I am utterly baffled by any sales of vinyl. My memory of vinyl was poor recordings, iffy sound quality, and worst of all the sound quality would noticeably degrade with every play, even if I used the minimum arm weight possible. I literally had to buy a record, play it once to see if it was even intact enough to rip, and then I’d copy it to cassette and later CD so I could play it as much as I wanted. “Vinyl for archive, tape for use” was the rule in the early 80s. Now that we have clean crisp, reliable digital recordings, either on disk or download, I’m utterly baffled why anyone would want to go back to crappy vinyl. Sure they say it sounds “warmer” but to my ears warmer just means with hissing, pops from drifting dust, and scratches.


It all depends on playback equipment. With right setup, music played on vinyl is like being hit in the gut with a cannonball, and has a range compressed digital audio can’t match. Another issue with digital audio is the use of analogue speakers without a proper conversion unit in the chain, this distorts the sound from the get go. I doubt most people today have ever even heard a vinyl album in all its glory (the retro portable turntables in fashion at the moment are not going to sound good no matter what one does), or for that matter have a system capable of the kind of high-res playback the engineers were listening to when they mixed their tracks (they weren’t using Garageband on iPad with earbuds, that’s for sure).

These are subtle matters and audiophiles are definitely in the strictest of minorities these days, if one just wants to listen to music it’s all good. 

Another issue regarding streaming, though: one might assume that leveraging royalties in streaming agreements would be a boon for people making music, but in reality payment to artists is poop with these services if they are an artist that doesn’t receive fat advances from a large music label. That industry is still totally upside down and leaning sideways (though much of it is their own fault for a variety of various and sundry reasons) in spite of the many innovations that have occurred over the past number of years.


I am sure we’ll hear weeping and moaning from RIAA and the record labels but, as I read it, their revenue went UP.

It seems that revenue from streaming made up for, and a little more, the decline in sales. That would be good for them, actually, because streaming revenue is ongoing whereas a sale is a one-time thing. But you won’t hear that positive aspect from RIAA, I’m certain.


It could be. I worked at a theater that had very good equipment, circa 1980, so it’s very possible that the turntables are better now. That doesn’t however, resolve the wear issue. That is unless vinyl is a heck of a lot more solid than it was back then or they’ve figured out some way to read the grove without touching the disk.


My ears are no longer good enough (if indeed they ever were) to discern the difference between vinyl and digital.

It seems that most digital listening these days is from compressed media (mp3s etc) but CD-quality audio has very little. And let’s not forget that most vinyl recordings were compressed (some more, others less).

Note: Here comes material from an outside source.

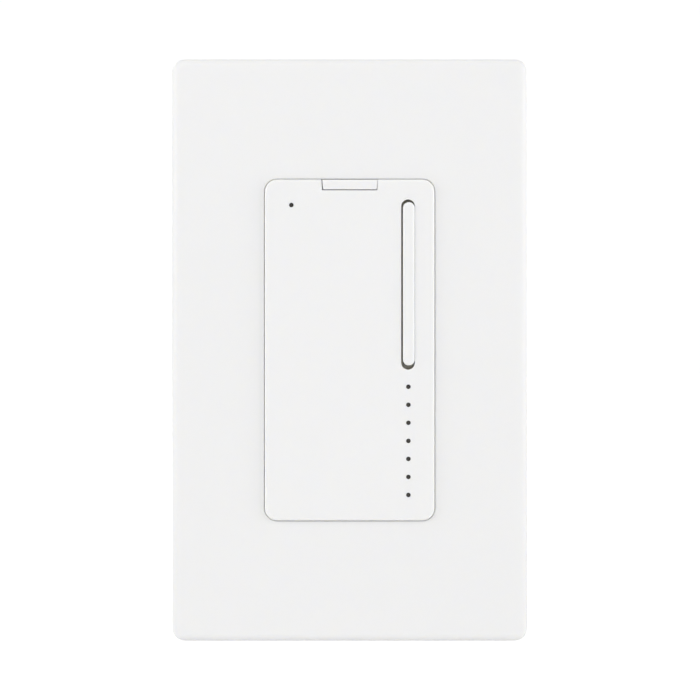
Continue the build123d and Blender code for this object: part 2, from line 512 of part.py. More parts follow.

As far as touch less-playback is concerned - there are such systems around. But they’re expensive at $10K and more. They use a laser pickup something akin to the laser system in a CD player.

More esoteric is (was?) the system that, in essence, photographed the groove walls of a disc. This was mainly for restoration of old, badly-worn 78’s. The idea was to select the less-damaged parts of the groove rather than have a stylus physically follow the damage (usually about half-way up each wall). I can’t find the reference for that system now unfortunately.


I would echo Jamie’s comments regarding sound from vinyl. And yes, decent turntables out today are better than most that were around 30 years ago, although there were some fine decks around then too. The biggest change is that since vinyl has becaome basicaly an audiophile niche product the last 10 years or so, the quality of the records themselves has improved dramatically. A well care for record played on a quality turntable will last forever. I have had far more problems with optical discs refusing to play due to a smudge or scratch than my vinyl, much of which is 25 or more years old, and has been played hundreds of times. In short, even if the theater had excellent equipment, if you had a poor quality record or one that had been abused (pop, scratch, skip, etc) good equipment may not be able to resurect it. I think that’s what you experienced.

Lee Dronick

Perhaps because “we” have already bought the music that we wanted. Replaced our physical copies, the ones not on CD that we haven’t converted to digital. I am not buying as much as I had been, but I still buy a few tracks a month.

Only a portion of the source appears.